I'm with Jim here. I use it to have immediately 2 copies of the card contents to free up the card for re-use. The key phrase in Jim's comment is ""regular" system-wide backup".   Lightroom never was intended to contain all of the functionality of a system backup app.  And there are plenty of system backup apps that handle that function that it really is unnecessary for Adobe to "reinvent the wheel".


----------



## Replytoken (Oct 2, 2017)

Well, given the number of comments that I have seen over the years on this issue, I suspect that there are number of people in a number of camps on how they feel about this issue.  The issue I find frustrating is that Adobe offers you a variety of file handling features, like renaming and moving, when ingesting, so, to some of us, it would seem natural that they might offer to place the backups in a similar folder structure so we can proceed ahead knowing that we have taken appropriate precautions about managing and backing up our files before we begin working on them.  Yes, it can be handled outside of LR, but if we want our backups done up front, as I would suspect is a good practice (and my personal preference), we have to leave LR and handle this backup process with other software.  Alternately, some of us looked to programs like IIP as they offered a one-stop solution prior to ingesting that allowed us to ingest and then proceed knowing that we have done what we need to do (backup our image files), but sometimes put off or forget about as we move ahead.  It's a workflow preference issue, and for my preference, I always like to know that my images are backed up prior to my working on them, as it provides me with peace of mind.  Of course, YMMV.

--Ken


----------



## Johan Elzenga (Oct 2, 2017)

I use the second copy as intended like Jim and Cletus, but I have to admit that I don't like that the second copy can't be used to make a real backup with the same folder hierarchy. The reason why I don't like it is because a backup of your main photo disk is a backup of images that have already been copied once (from the memory card to that disk). If an image got corrupted during that first copy process, all your backups of that image will also be corrupted, no matter how many backups you make. If you would make a backup copy directly from the memory card on the other hand, then the chance that _the same image_ gets corrupted again is virtually zero. To do the math: if we assume that the chance of corruption during copying is 1:100,000 (just for the sake of doing the math), then with a 'normal' backup system you would have one corrupted image per 100,000 images, that has no good backup copy either. If you used the second copy as backup, then the chance of having a corrupted image without a good backup copy would be one in 10,000,000,000 images.


----------



## rob211 (Oct 4, 2017)

I'd suggest FastRawViewer for those that want an ingester to supplement Lr. It works on Mac and PCs back to XP. $20. About | FastRawViewer

It doesn't have much in the way of backup or renaming or other management tasks, but it can copy to a drive and separate out the culls. And that's where it excels over Lr. It's a browser, and is extremely fast. It shows histograms of images based on the raw, and previews that are more accurate than Lr's. So it's a good way to cull before importing into Lr and devoting the time to say 1:1 previews. And since it's designed to work with Lr, you can make WB, exposure, and some other changes before importing. That's especially helpful with say brackets of ETTR photos that have horrible looking previews out of the camera.

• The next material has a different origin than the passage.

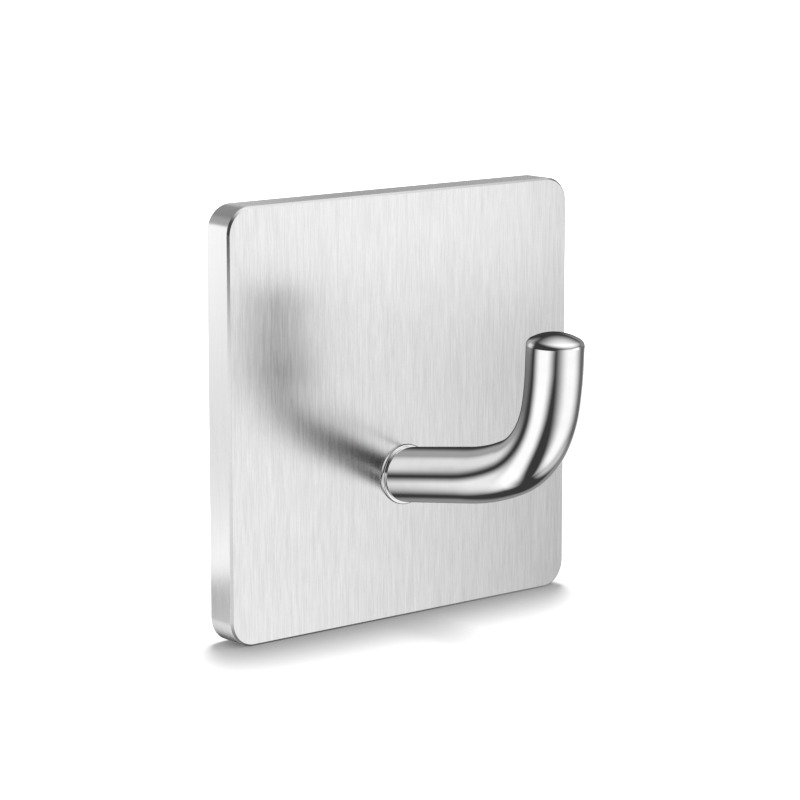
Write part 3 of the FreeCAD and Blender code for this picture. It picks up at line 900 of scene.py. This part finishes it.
def makeDome():
    # A sphere round the object that only reflections see, its points given by elevation and azimuth. After
    # a diffuse bounce it is dark.
    elevation = np.radians(np.linspace(-90, 90, studio["domeRings"]))[:, None]
    azimuth = ringAngles(studio["domeColumns"])
    directions = np.stack([np.cos(elevation) * np.cos(azimuth), np.cos(elevation) * np.sin(azimuth),
                           np.sin(elevation) + 0 * azimuth], -1)
    material = bpy.data.materials.new("studioDome")
    material.use_nodes = True
    tree = material.node_tree
    tree.nodes.clear()
    level = addNode(tree, "ShaderNodeAttribute", attribute_name="level").outputs["Fac"]
    diffuseDepth = addNode(tree, "ShaderNodeLightPath").outputs["Diffuse Depth"]
    direct = mathNode(tree, "LESS_THAN", diffuseDepth, 0.5)
    glow = addNode(tree, "ShaderNodeEmission", {"Strength": mathNode(tree, "MULTIPLY", level, direct)})
    addNode(tree, "ShaderNodeOutputMaterial", {"Surface": glow.outputs[0]})
    material.cycles.emission_sampling = "NONE"
    dome = gridPiece("studioDome", directions * studio["domeRadius"], [material])
    points = np.zeros(len(dome.data.vertices) * 3)
    dome.data.vertices.foreach_get("co", points)
    dome.location = [value * mm for value in studio["domePlace"]]
    attribute = dome.data.attributes.new("level", "FLOAT", "POINT")
    attribute.data.foreach_set("value", studioLevel(unit(points.reshape(-1, 3))).astype(np.float32))
    dome.visible_camera = dome.visible_diffuse = dome.visible_shadow = False


def seenDirectly(tree):
    # 1 for the camera and for what metal and glass show of the background, 0 where it only lights.
    path = addNode(tree, "ShaderNodeLightPath").outputs
    mirrored = mathNode(tree, "ADD", path["Is Glossy Ray"], path["Is Transmission Ray"])
    return mathNode(tree, "ADD", path["Is Camera Ray"], mirrored)


def newAreaLamp(name, form, size, place):
    # A flat lamp of the form, size and place, which still has to get its power and its turn.
    lamp = bpy.data.lights.new(name, "AREA")
    lamp.shape = form
    lamp.size, lamp.size_y = (value * mm for value in size)
    holder = newObject(name, lamp)
    holder.location = Vector(place) * mm
    return lamp, holder


def makeEdgeLamp(name, settings, receivers):
    # A flat lamp whose power is pi times its level and its area. It is linked to the plate, so that the bar
    # doesn't mirror it.
    lamp, holder = newAreaLamp(name, "RECTANGLE", settings["size"], settings["place"])
    lamp.energy = settings["level"] * math.pi * lamp.size * lamp.size_y
    aim = Vector(settings["towards"]) - Vector(settings["place"])
    holder.rotation_euler = aim.to_track_quat("-Z", "Y").to_euler()
    holder.light_linking.receiver_collection = receivers
    holder.visible_camera = False


def makeFloor():
    # A pale floor that clips to white, so that the object's shadow shows on it only near the plate's foot.
    # Its own white grows with the distance from the plate's foot, a line along X. This is painted light: it
    # is dim at the foot, a painted shade over the real shadow, and full farther out, where it paints the
    # shadows away.
    half = studio["floorSize"] / 2
    corners = [(x * half, y * half, plateLow[2]) for x, y in ((-1, -1), (1, -1), (1, 1), (-1, 1))]
    mesh = bpy.data.meshes.new("floor")
    mesh.from_pydata(np.array(corners) * mm, [], [(0, 1, 2, 3)])
    material, tree, shader = newMaterial("floor", {
        "Base Color": studio["floorColour"],
        "Roughness": 1.0,
        "Specular IOR Level": 0.0,
        "Emission Color": (1, 1, 1, 1),
    })
    place = addNode(tree, "ShaderNodeTexCoord").outputs["Object"]
    footMiddle = (0, (plateLow[1] + plateHigh[1]) / 2 * mm, plateLow[2] * mm)
    footHalf = ((plateHigh[0] - studio["footInset"]) * mm, 0, 0)
    across = vectorNode(tree, "ABSOLUTE", vectorNode(tree, "SUBTRACT", place, footMiddle))
    beyond = vectorNode(tree, "MAXIMUM", vectorNode(tree, "SUBTRACT", across, footHalf))
    distance = vectorNode(tree, "LENGTH", beyond)
    # Painted light: the floor's white is dim at the foot, a painted shade, and full beyond glowEnd.
    white = remap(tree, distance, studio["glowStart"] * mm, studio["glowEnd"] * mm, studio["footShadeGlow"], 1.0)
    glow = mathNode(tree, "MULTIPLY", seenDirectly(tree), white)
    tree.links.new(glow, shader.inputs["Emission Strength"])
    material.cycles.emission_sampling = "NONE"
    mesh.materials.append(material)
    floor = newObject("floor", mesh)
    floor.visible_glossy = False  # the dome's lower half stands for it in reflections


def makeWorld():
    # White where it is seen, plain ambient light where it only lights.
    world = bpy.data.worlds.new("studio")
    bpy.context.scene.world = world
    world.use_nodes = True
    world.cycles.sampling_method = "NONE"
    tree = world.node_tree
    seen = seenDirectly(tree)
    background = tree.nodes["Background"]
    background.inputs["Color"].default_value = (1, 1, 1, 1)
    tree.links.new(remap(tree, seen, 0, 1, studio["ambient"], 1.0), background.inputs["Strength"])


def makeLamp():
    # A soft overhead lamp a little behind the plate, so that the shadow falls in front. It faces the origin.
    lamp, holder = newAreaLamp("overhead", "ELLIPSE", studio["lampSize"], studio["lampPlace"])
    lamp.energy = studio["lampPower"]
    x, y, z = unit(np.array(studio["lampPlace"]))
    holder.rotation_euler = (math.atan2(math.hypot(x, y), z), 0, math.atan2(x, -y))
    holder.visible_glossy = False


makeDome()
edgeReceivers = bpy.data.collections.new("edgeLampReceivers")
edgeReceivers.objects.link(bpy.data.objects["facePlateSkin"])
for name, settings in edgeLamps.items():
    makeEdgeLamp(name, settings, edgeReceivers)
makeFloor()
makeWorld()
makeLamp()
print("studio made")


# Camera

view = {
    "place": (-203.3, -253.72, 60.6),
    "azimuth": 39.09,  # turned from +Y towards +X
    "pitch": 10.55,    # looking down
    "lens": 141.3,
    "sensor": 36.0,
    "clip": (0.01, 20.0),  # metres
}


def makeCamera():
    # A long lens without shift, at the photograph's viewing angle.
    camera = bpy.data.cameras.new("camera")
    camera.lens = view["lens"]
    camera.sensor_width = view["sensor"]
    camera.clip_start, camera.clip_end = view["clip"]
    holder = newObject("camera", camera)
    holder.location = [value * mm for value in view["place"]]
    holder.rotation_euler = (math.radians(90 - view["pitch"]), 0, math.radians(-view["azimuth"]))
    bpy.context.scene.camera = holder


makeCamera()
bpy.context.scene.view_settings.view_transform = "Standard"
print("camera made")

Like Johan, I use Hazel on my Macs and it copies my Lr backup catalogs to an archive. I also occasionally use it with photos folders, and it could easily handle some of the backup tasks. I have folders set up as drag and drop so that if I export into them they'll automatically be imported into Photos, say. I also had a Hazel rule that could sort things into dated folders like Lr does. I haven't tried it with say doing a copy off an SD card, although thinking about what Johan wrote it might seem that using Lr to do a second copy to a folder with Hazel rules might be a nice option.

Does anyone use the convert to DNG as a way to insure integrity? would you get a fail message if the converter encountered a flawed image file as it copied off the SD card? I know you can run the validate command, but if Lr converted a borked image could it pass the validation test?


----------



## Roelof Moorlag (Oct 4, 2017)

rob211 said:


> Does anyone use the convert to DNG as a way to insure integrity? would you get a fail message if the converter encountered a flawed image file as it copied off the SD card? I know you can run the validate command, but if Lr converted a borked image could it pass the validation test?

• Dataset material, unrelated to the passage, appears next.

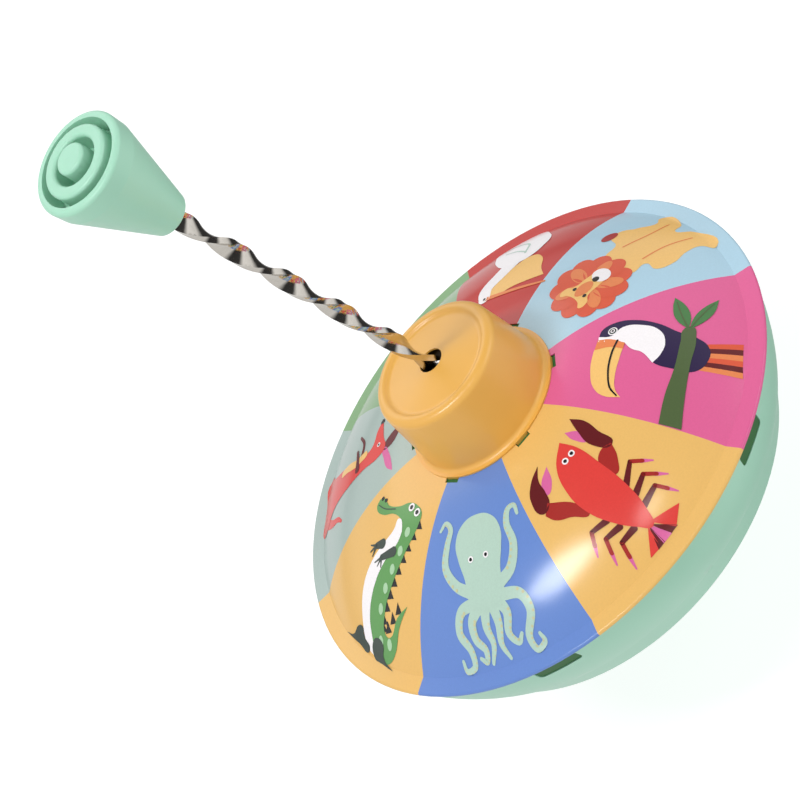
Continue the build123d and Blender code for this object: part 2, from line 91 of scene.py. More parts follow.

 I'm not sure if Lightroom does this but i know that Adobe's DNG converter does. Before the validation option in Lightroom i used it to test the integrity of my images that way. If you have some corrupted images you could test it of course.


----------



## J.W. Wall (Oct 23, 2019)

Would it work to run Image Ingester Pro under Mohave using Parallels, then switch to Catalina on the Mac? I know this is a old thread but, with Catalina, the crisis is hard upon us. Thanks.


----------



## rob211 (Oct 23, 2019)

J.W. Wall said:


> Would it work to run Image Ingester Pro under Mohave using Parallels, then switch to Catalina on the Mac? I know this is a old thread but, with Catalina, the crisis is hard upon us. Thanks.


Boy, that's a lot of effort and expense for a dead program. I'm not sure how you're using Image Ingester, but there are other alternatives. We've mentioned Hazel, but it's not yet Catalina compatible. If I was going to spend money on it I'd just get Photo Mechanic instead of Parallels, since it can do much more than Image Ingester and is currently supported.


----------



## J.W. Wall (Oct 28, 2019)

Thank you. As far as I can tell, Photo Mechanic doesn't use DNG Converter to make and save a DNG backup (like Image Ingester does) file that is separate from the "second copy" function of PM, which makes a RAW file backup. PM only uses DNG Converter to render RAW files. Is all that right?


----------



## rob211 (Oct 28, 2019)

It uses DNG Converter to render previews for images, yes. It can also use it to convert files. But it's not part of the ingestion process. I've seen that suggested before, but I think the consensus is that it slows down ingestion and if one wanted to do that, Lr does a good job. The focus is on speed and adding metadata from templates, etc. And in case Adobe's DNG Converter allows for batch conversions anyway, so there's already a tool for that. I used to have a Hazel rule or something that did something like that, but after some oopsies I decided I wanted to review images after copying off cards to insure they were OK BEFORE then backing up DNGs.


----------